Given the cultural differences reviewed here, the acceptance of corrective feedback regarding one’s behavior should be greater among Australians than Americans. Why? First, Australians like disagreement, and unlike Americans, do not connect personal rejection with controversy or a difference of opinion. More importantly, Aussies do not judge people by their actions, but place more value on inner qualities. In contrast, Americans consider accomplishments from behavior a key measure of a person’s merit.

Thus, it is easier for Australians to separate the outward and inward characteristics of an individual, and to deliver and accept corrective feedback as only behavioral advice independent of one’s character or self-worth.

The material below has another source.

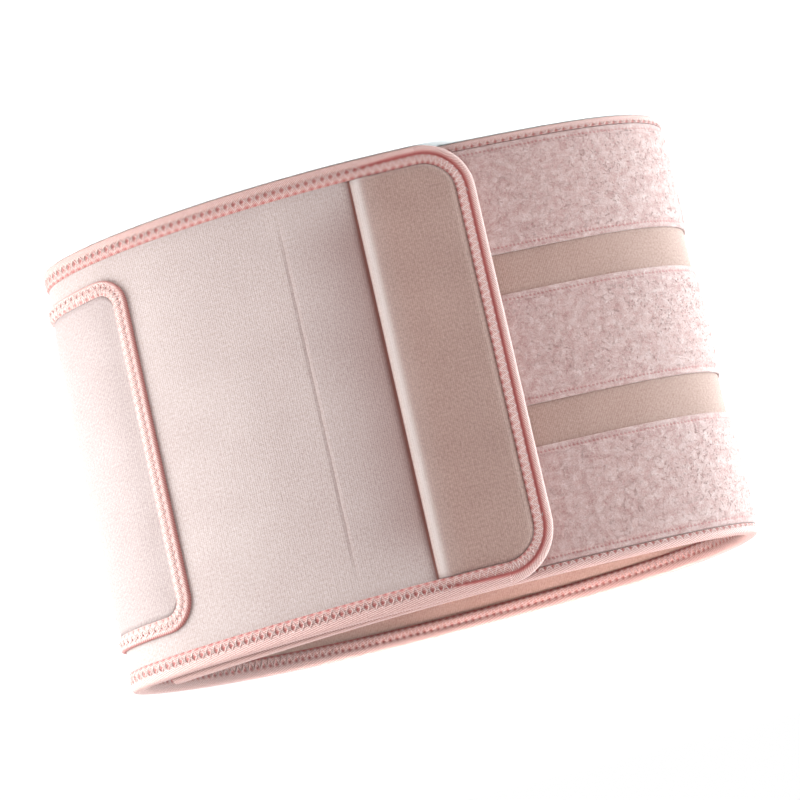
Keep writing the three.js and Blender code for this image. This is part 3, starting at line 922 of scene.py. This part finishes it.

This final distinction between Australians and Americans is the most relevant for PBS. The prior cultural differences set the stage for this differentiation, which was not specifically studied in our survey research nor mentioned in Renwick’s book. At any rate, since the success of behavior-based coaching is contingent on the delivery and acceptance of corrective feedback, this critical component of PBS should go over better in Australia than in the U.S.

Bottom line

It is certainly risky to conclude from a few sweeping generalizations about two cultures that corrective feedback, a critical component of PBS, will work better in Australia than the U.S. I’d have substantial confidence in this prediction if these cultural distinctions were valid and reflected characteristics of a majority of the individuals targeted with a PBS process. In other words, the interpersonal factors in this discussion of cultural differences are more likely related to PBS impact than the culture presumed to reflect them.

To conclude: Individuals are more likely to accept behavior-based corrective feedback and react appropriately when they a) accept and appreciate disagreement; b) base relationships more on inner character than observable behavior; c) accept and honor obligations to return favors; d) adopt a collectivistic mindset regarding industrial safety; and e) see themselves as more inner-directed than other-directed.